As an army brat, when people ask me where I am from I answer, “All over”. Growing up, I lived most of my formative years abroad.  As a child I was clear and sure that I was American even though most of my young life had been lived on ‘foreign’ soil. In places that are often more home to me than anywhere in the United States.

I do not identify as American because I was raised in a common culture with my fellow citizens,  not because I share common experiences and not because we speak a common language.  It means I don’t look like my fellow citizens who come from all over the world. It means we often disagree about faith and politics. And on our better days our differences are good and give us the richness of our ideas.

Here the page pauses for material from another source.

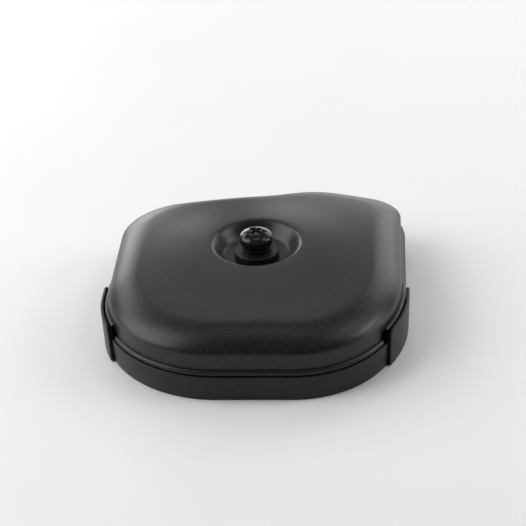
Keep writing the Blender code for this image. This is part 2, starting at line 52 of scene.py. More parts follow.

What makes me an American are the ideas and the ideals my family taught me about what it means to be an American. My Dad  instilled in me that  I am a part of a grand experiment in equality, freedom and justice. My duty as a citizen is to always stand on the side of equality, freedom and justice.

It also means that I have the freedom to explore, to try new things, to expand my understandings and experiences… and to fail.  As an American I was taught that failure, though painful, is not terminal. I can rise and try again. Try things that are born in my imagination. Fail spectacularly at reaching for the stars and make it to the moon.

Those are the things that make me an American. Freedom, equality and justice don’t stop at my borders. Having a responsibility to those ideals gives me a world vision. Knowing I can fail and not be defeated makes me ever hopeful.

And along the way I discovered that understanding myself as an American encourages me  to claim myself as a citizen of the world.